Former Gov. Arnold Schwarzenegger called the measure “insane.” Jeanne Raya, a Democrat and first chair of the independent redistricting commission, says party gain can’t come “at the expense of California’s Constitution” or a voter mandate for “fair, nonpartisan redistricting.”

No on Prop 50 is being spearheaded by California businessman, experimental physicist, and election reform advocate Dr. Charles Munger Jr, who pushed for independent redistricting when it was on the statewide ballot 15 years ago. 

Munger has provided the bulk of funding for No on 50 – which trails behind contributions to Yes on 50 after megadonor George Soros cut a check for $10 million.

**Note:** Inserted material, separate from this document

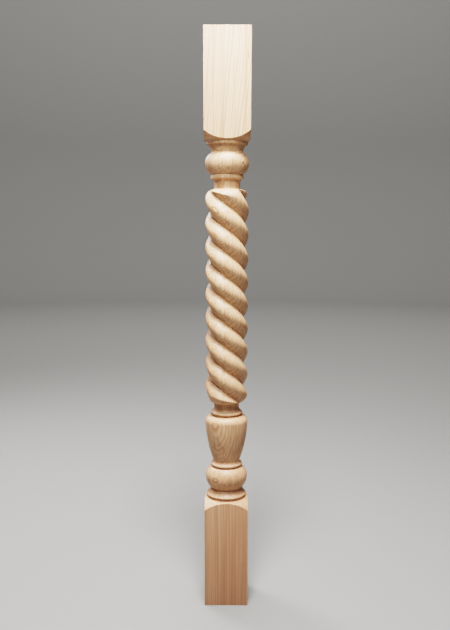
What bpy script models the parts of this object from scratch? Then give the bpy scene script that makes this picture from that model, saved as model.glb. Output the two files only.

According to Ballotpedia, supporters are outspending opponents by an overwhelming margin.

Total contributions in this election will soon surpass $100 million.

Still, Geevarghese frames the contest in stark terms, emphasizing grassroots organizing over big money (regardless of where the big money is actually going). “Republican billionaires may have the money, but we have the people," he said.

He added that the stakes “could not be any higher.”

For voters, the decision will come down to which vision of fair representation they trust more – one managed by a citizen-led independent commission supported by most Californians or one steered by partisan lawmakers who are solely focused on who controls Congress.